## Begin DATA BLOCK

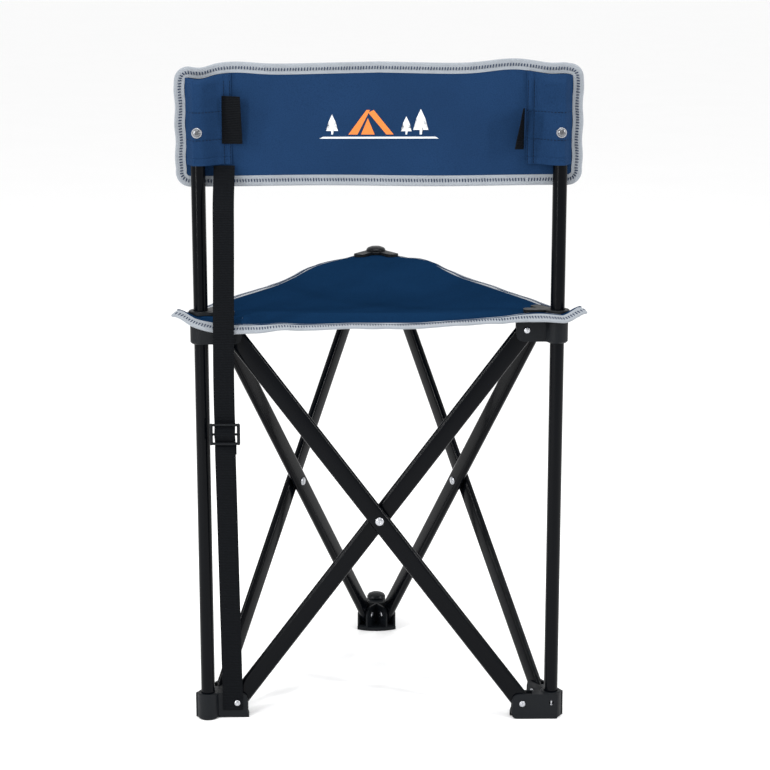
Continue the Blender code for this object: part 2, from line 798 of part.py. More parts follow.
def edge_stations(first, second):
    """(inner point, outer point, drop) along one edge's tape, from tip to tip."""
    gap = 2 * FIT_GAP
    stations = []
    for step in range(TAPE_STATIONS + 1):
        share = TAPE_END_SHARE + (1 - 2 * TAPE_END_SHARE) * step / TAPE_STATIONS
        inner = border_point(first, second, share, EDGE_IN_END + gap, EDGE_IN_MIDDLE + gap)
        outer = border_point(first, second, share, EDGE_OUT_END, EDGE_OUT_MIDDLE)
        drop = EDGE_DROP_END + (EDGE_DROP_MIDDLE - EDGE_DROP_END) * bow(share)
        stations.append((inner, outer, drop))
    tips = []
    for corner, other in ((first, second), (second, first)):
        aside = side_direction(corner, other) * gap
        inner = seat_tip(corner, 2 * EDGE_IN_END + FIT_GAP) + aside
        outer = seat_tip(corner, SEAT_TIP_REACH) + aside
        tips.append((inner, outer, EDGE_DROP_END / 2))
    return [tips[0]] + stations + [tips[1]]


def edge_strip(first, second):
    """Folded tape along one edge of the seat, its outer rim hanging lower."""
    half = FABRIC_THICKNESS * 0.75
    bm = bmesh.new()
    rings = []
    for inner, outer, drop in edge_stations(first, second):
        across = Vector((outer.x - inner.x, outer.y - inner.y, 0))
        flat = across.normalized()
        normal = (UP * across.length + flat * drop).normalized() * half
        near = Vector((inner.x, inner.y, seat_height(inner))) + flat * half
        far = near + across - UP * drop - flat * half
        corners = (near + normal, far + normal, far - normal, near - normal)
        rings.append([bm.verts.new(corner) for corner in corners])
    bridge(bm, rings, closed=True)
    bm.faces.new(rings[0])
    bm.faces.new(rings[-1])
    return bm


# ------------------------------------------------------------------- backrest
def backrest_outline(inset):
    half = BACKREST_HALF_WIDTH - inset
    low = BACKREST_BASE_Z + inset
    high = TOTAL_HEIGHT - inset
    side = high - BACKREST_PEAK
    radius = max(BACKREST_CORNER - inset, 0.003)
    points = [(-half, low), (half, low), (half, side), (0, high), (-half, side)]
    return rounded_outline(points, (radius, radius, radius, 0, radius))


def build_backrest(pivots, fabric, tape, webbing, zinc):
    frame = local_frame(Vector((0, REAR_Y, 0)), Vector((1, 0, 0)), REARWARD)
    root = pivots["left_post"]
    panel = prism(backrest_outline(BINDING_WIDTH + FIT_GAP), PANEL_FRONT, PANEL_BACK, frame)
    add_part("backrest_panel", panel, fabric, root)
    bm = bmesh.new()
    rings = []
    section = (
        (0, BINDING_FRONT),
        (0, BINDING_BACK),
        (BINDING_WIDTH, BINDING_BACK),
        (BINDING_WIDTH, BINDING_FRONT),
    )
    for inset, depth in section:
        outline = backrest_outline(inset)
        rings.append([bm.verts.new(frame @ Vector((a, depth, b))) for a, b in outline])
    bridge(bm, rings + rings[:1], closed=True)
    add_part("backrest_binding", bm, tape, root)
    for corner, outer in (("left", 1), ("right", -1)):
        build_sleeve(corner, outer, fabric, pivots[f"{corner}_post"])
        build_screw(corner, zinc, pivots[f"{corner}_post"])
        build_tab(corner, frame, webbing, pivots[f"{corner}_post"])


def rectangle(half_width, half_height, radius):
    """Outline of a rectangle round the origin with rounded corners."""
    points = [
        (-half_width, -half_height),
        (half_width, -half_height),
        (half_width, half_height),
        (-half_width, half_height),
    ]
    return rounded_outline(points, [radius] * 4)


def build_tab(corner, frame, webbing, pivot):
    """Short loop of webbing sewn into the sleeve's inner seam."""
    size = Vector(TABS[corner]["size"]) / 2
    outline = rectangle(size.x, size.z, min(TAB_CORNER, size.x / 2))
    place = frame @ Matrix.Translation(TABS[corner]["centre"])
    add_part(f"{corner}_webbing_tab", prism(outline, -size.y, size.y, place), webbing, pivot)


def build_sleeve(corner, outer, fabric, pivot):
    """Pocket on the panel's rear that the post's top slides into."""
    flange = PANEL_BACK + FIT_GAP + SLEEVE_THICKNESS / 2
    neck = BINDING_BACK + FIT_GAP + SLEEVE_THICKNESS / 2
    path = [Vector((-SLEEVE_INNER_REACH, flange)), Vector((-SLEEVE_INNER_NECK, neck))]
    for step in range(SLEEVE_STEPS + 1):
        angle = math.radians(90 + SLEEVE_WRAP / 2 - step * SLEEVE_WRAP / SLEEVE_STEPS)
        path.append(Vector((math.cos(angle), math.sin(angle))) * SLEEVE_RADIUS)
    path += [Vector((SLEEVE_OUTER_NECK, neck)), Vector((SLEEVE_OUTER_REACH, flange))]
    outside = []
    inside = []
    for index, point in enumerate(path):
        before = path[max(index - 1, 0)]
        after = path[min(index + 1, len(path) - 1)]
        tangent = (after - before).normalized()
        normal = Vector((-tangent.y, tangent.x)) * SLEEVE_THICKNESS / 2
        outside.append(point + normal)
        inside.append(point - normal)
    base = CORNERS[corner]
    flat = local_frame(base, Vector((outer, 0, 0)), UP, REARWARD)
    solid = prism(outside + inside[::-1], SLEEVE_BASE_Z, SLEEVE_TOP_Z, flat)
    sleeve = add_part(f"{corner}_sleeve", solid, fabric, pivot)
    middle = base + UP * SCREW_Z
    cut(sleeve, rod(middle, middle + REARWARD * THROUGH, SCREW_RADIUS + FIT_GAP, 12))


def build_screw(corner, zinc, pivot):
    """Pan-head screw and washer that hold the sleeve on the post."""
    middle = CORNERS[corner] + UP * SCREW_Z
    frame = local_frame(middle, UP, Vector((1, 0, 0)), REARWARD)
    face = SLEEVE_RADIUS + SLEEVE_THICKNESS / 2 + FIT_GAP
    hole = SCREW_RADIUS + FIT_GAP
    ring = [
        (WASHER_RADIUS, face + WASHER_THICKNESS),
        (WASHER_RADIUS, face),
        (hole, face),
        (hole, face + WASHER_THICKNESS),
    ]
    add_part(f"{corner}_washer", turned_ring(ring, frame, 14), zinc, pivot)
    seat = face + WASHER_THICKNESS + FIT_GAP
    screw = [
        (0, SCREW_RADIUS),
        (SCREW_RADIUS, SCREW_RADIUS * 1.5),
        (SCREW_RADIUS, seat),
        (SCREW_HEAD_RADIUS, seat),
        (SCREW_HEAD_RADIUS, seat + 0.0008),
        (SCREW_HEAD_RADIUS * 0.6, seat + 0.0020),
        (0, seat + 0.0024),
    ]
    add_part(f"{corner}_screw", turned(screw, frame, 12), zinc, pivot)


# ---------------------------------------------------------------- carry strap
def strap_path():
    """(depth behind the rear plane, height) down the strap's middle."""
    front = BUCKLE_DEPTH - BUCKLE_WEAVE
    rear = BUCKLE_DEPTH + BUCKLE_WEAVE
    reach = BUCKLE_HEIGHT / 2
    return [
        (-0.0060, SLEEVE_BASE_Z - 0.0012),
        (-0.0035, 0.6400),
        (0.0060, 0.6280),
        (0.0190, 0.6120),
        (0.0245, 0.5980),
        (STRAP_OUT, 0.5700),
        (STRAP_OUT, 0.5200),
        (STRAP_OUT, 0.4600),
        (0.0235, 0.4100),
        (BUCKLE_DEPTH, BUCKLE_Z + reach + 0.0120),
        (front, BUCKLE_Z + reach - 0.0005),
        (front, BUCKLE_Z + reach - 0.0032),
        (rear, BUCKLE_Z + 0.0014),
        (rear, BUCKLE_Z - 0.0014),
        (front, BUCKLE_Z - reach + 0.0032),
        (front, BUCKLE_Z - reach + 0.0005),
        (BUCKLE_DEPTH, BUCKLE_Z - reach - 0.0120),
        (0.0150, 0.2600),
        (0.0100, 0.1600),
        (0.0055, 0.0700),
        (0.0034, 0.0350),
        (0.0033, 0.0190),
        (0.0033, STRAP_END_Z),
    ]


def strap_middle(depth, height):
    """The strap leans a little, from its top to its foot."""
    top_z = SLEEVE_BASE_Z - 0.0012
    share = (height - STRAP_END_Z) / (top_z - STRAP_END_Z)
    x = STRAP_FOOT_X + (STRAP_TOP_X - STRAP_FOOT_X) * share
    return Vector((x, REAR_Y + depth, height))


def build_strap(pivots, webbing):
    route = [strap_middle(depth, height) for depth, height in strap_path()]
    side = Vector((STRAP_WIDTH / 2, 0, 0))
    bm = bmesh.new()
    rings = []
    for index, middle in enumerate(route):
        before = route[max(index - 1, 0)]
        after = route[min(index + 1, len(route) - 1)]
        tangent = Vector((0, after.y - before.y, after.z - before.z)).normalized()
        normal = Vector((0, -tangent.z, tangent.y)) * STRAP_THICKNESS / 2
        near = (middle - side - normal, middle + side - normal)
        far = (middle + side + normal, middle - side + normal)
        rings.append([bm.verts.new(corner) for corner in near + far])
    bridge(bm, rings, closed=True)
    bm.faces.new(rings[0])
    bm.faces.new(rings[-1])
    strap = add_part("carry_strap", bm, webbing, pivots["left_post"], smooth=False)
    eye = pivot_point("left", "right", LOW_PIVOT_Z, -1)
    cut(strap, rod(eye, eye + REARWARD * THROUGH, RIVET_HOLE_RADIUS, 12))


def build_buckle(pivots, plastic):
    """Flat slider with a bar across its middle and a slot on each side of it."""
    middle = strap_middle(BUCKLE_DEPTH, BUCKLE_Z)
    frame = local_frame(middle, Vector((1, 0, 0)), REARWARD)
    outline = rectangle(BUCKLE_WIDTH / 2, BUCKLE_HEIGHT / 2, BUCKLE_RIM)
    body = prism(outline, -BUCKLE_THICKNESS / 2, BUCKLE_THICKNESS / 2, frame)
    buckle = add_part("strap_buckle", body, plastic, pivots["left_post"])
    slot_x = STRAP_WIDTH / 2 + BUCKLE_BAR
    slot_end = BUCKLE_HEIGHT / 2 - BUCKLE_RIM
    for low, high in ((-slot_end, -BUCKLE_BAR), (BUCKLE_BAR, slot_end)):
        cut(buckle, box((-slot_x, -THROUGH, low), (slot_x, THROUGH, high), frame))


# ----------------------------------------------------------------------- build
def make_pivots():
    """An empty on the axis of the joint that carries each body."""
    places = {"left_post": CORNERS["left"]}
    for side in SIDES:
        (first_bar, foot, hub, layer), (second_bar, *_) = side_bars(side)
        low = pivot_point(foot, hub, LOW_PIVOT_Z, layer)
        high = pivot_point(hub, foot, HIGH_PIVOT_Z, layer)
        places[first_bar] = low
        places[second_bar] = (low + high) / 2
    places["right_post"] = pivot_point("right", "left", LOW_PIVOT_Z, 1)
    places["left_hub"] = pivot_point("left", "right", HIGH_PIVOT_Z, 1)
    places["right_hub"] = pivot_point("right", "left", HIGH_PIVOT_Z, -1)
    places["front_hub"] = pivot_point("front", "left", HIGH_PIVOT_Z, 1)
    places["front_foot"] = pivot_point("front", "left", LOW_PIVOT_Z, -1)
    for side, (first, second, _) in SIDES.items():
        inward = -outward(first, second)
        places[f"seat_{side}_edge"] = CORNERS[first] + inward * EDGE_IN_END + UP * SEAT_Z
    return {name: make_pivot(f"pivot_{name}", place) for name, place in places.items()}


def main():
    clear_scene()
    steel = make_material("powder_coated_steel", (0.012, 0.013, 0.016), 0.38, 0.3)
    plastic = make_material("moulded_plastic", (0.016, 0.018, 0.022), 0.45)
    zinc = make_material("zinc_plated_steel", (0.70, 0.71, 0.73), 0.30, 1.0)
    fabric = make_material("navy_fabric", (0.016, 0.042, 0.110), 0.85)
    tape = make_material("grey_binding_tape", (0.48, 0.50, 0.53), 0.80)
    webbing = make_material("black_webbing", (0.014, 0.015, 0.018), 0.80)
    pivots = make_pivots()
    build_posts(pivots, steel, plastic)
    build_bars(pivots, steel)
    build_feet(pivots, plastic)
    build_hubs(pivots, plastic)
    build_pivot_rivets(pivots, zinc)
    build_centre_rivets(pivots, zinc, plastic)
    build_post_rivets(pivots, zinc)
    build_seat(pivots, fabric, tape)
    build_backrest(pivots, fabric, tape, webbing, zinc)
    build_strap(pivots, webbing)
    build_buckle(pivots, plastic)
    bpy.context.view_layer.update()


main()
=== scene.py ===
"""Looks of the folding camp stool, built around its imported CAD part.

Hard parts get finer pieces in the places of their CAD nodes. The seat, the backrest, their
bindings and the strap are built as cloth. All lengths are in metres.
"""

import json
import math
import random

import bmesh
import bpy
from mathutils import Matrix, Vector, noise

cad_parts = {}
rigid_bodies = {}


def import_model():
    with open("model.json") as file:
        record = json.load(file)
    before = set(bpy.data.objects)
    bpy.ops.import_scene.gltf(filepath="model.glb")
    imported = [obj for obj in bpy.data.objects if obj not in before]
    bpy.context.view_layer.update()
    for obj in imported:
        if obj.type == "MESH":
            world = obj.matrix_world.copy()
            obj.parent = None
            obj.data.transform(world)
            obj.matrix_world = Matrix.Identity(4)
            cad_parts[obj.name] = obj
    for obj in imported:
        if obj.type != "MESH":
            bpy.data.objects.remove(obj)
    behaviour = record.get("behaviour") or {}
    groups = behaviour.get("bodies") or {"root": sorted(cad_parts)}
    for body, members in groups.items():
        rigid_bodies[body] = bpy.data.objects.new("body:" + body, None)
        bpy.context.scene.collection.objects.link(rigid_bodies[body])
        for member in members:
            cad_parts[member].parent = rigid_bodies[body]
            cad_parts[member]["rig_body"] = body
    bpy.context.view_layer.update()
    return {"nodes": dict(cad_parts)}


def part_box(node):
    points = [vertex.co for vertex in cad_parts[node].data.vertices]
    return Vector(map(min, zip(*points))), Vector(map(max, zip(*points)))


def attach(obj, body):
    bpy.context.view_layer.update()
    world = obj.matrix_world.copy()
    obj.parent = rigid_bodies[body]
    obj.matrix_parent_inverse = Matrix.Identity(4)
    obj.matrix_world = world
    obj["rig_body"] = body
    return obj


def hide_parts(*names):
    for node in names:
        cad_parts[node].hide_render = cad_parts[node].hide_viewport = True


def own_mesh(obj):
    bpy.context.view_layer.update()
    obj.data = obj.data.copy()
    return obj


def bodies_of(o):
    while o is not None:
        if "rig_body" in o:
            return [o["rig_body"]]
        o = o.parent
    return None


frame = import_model()
RANDOM = random.Random(7)
UP = Vector((0, 0, 1))
REARWARD = Vector((0, 1, 0))
SIDEWAYS = Vector((1, 0, 0))


# ------------------------------------------------------------------ sizes from the frame
def middle_of(node):
    low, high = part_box(node)
    return (low + high) / 2


def size_of(node):
    low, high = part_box(node)
    return high - low


def plan(point):
    return Vector((point.x, point.y, 0))


CORNERS = {
    "left": plan(middle_of("left_post")),
    "right": plan(middle_of("right_post")),
    "front": plan(middle_of("front_foot_plug")),
}
SIDES = {"rear": ("left", "right"), "left": ("left", "front"), "right": ("right", "front")}
CENTRE = (CORNERS["left"] + CORNERS["right"] + CORNERS["front"]) / 3
SPACING = (CORNERS["left"] - CORNERS["right"]).length
TRIANGLE_DEPTH = SPACING * math.sqrt(3) / 2
REAR_Y = CORNERS["left"].y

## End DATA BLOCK

WORK TO BE COMPLETED: Please print the material above exactly as it appears, from its first line through the line containing "return [tips[0]] + stations + [tips[1]]", inclusive, and stop there.

ANSWER BELOW:
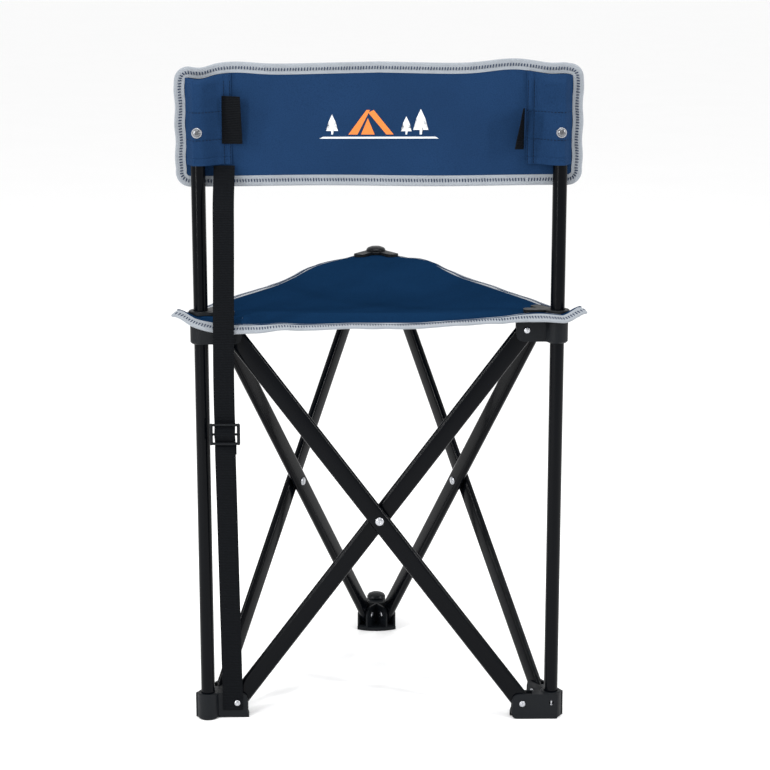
Continue the Blender code for this object: part 2, from line 798 of part.py. More parts follow.
def edge_stations(first, second):
    """(inner point, outer point, drop) along one edge's tape, from tip to tip."""
    gap = 2 * FIT_GAP
    stations = []
    for step in range(TAPE_STATIONS + 1):
        share = TAPE_END_SHARE + (1 - 2 * TAPE_END_SHARE) * step / TAPE_STATIONS
        inner = border_point(first, second, share, EDGE_IN_END + gap, EDGE_IN_MIDDLE + gap)
        outer = border_point(first, second, share, EDGE_OUT_END, EDGE_OUT_MIDDLE)
        drop = EDGE_DROP_END + (EDGE_DROP_MIDDLE - EDGE_DROP_END) * bow(share)
        stations.append((inner, outer, drop))
    tips = []
    for corner, other in ((first, second), (second, first)):
        aside = side_direction(corner, other) * gap
        inner = seat_tip(corner, 2 * EDGE_IN_END + FIT_GAP) + aside
        outer = seat_tip(corner, SEAT_TIP_REACH) + aside
        tips.append((inner, outer, EDGE_DROP_END / 2))
    return [tips[0]] + stations + [tips[1]]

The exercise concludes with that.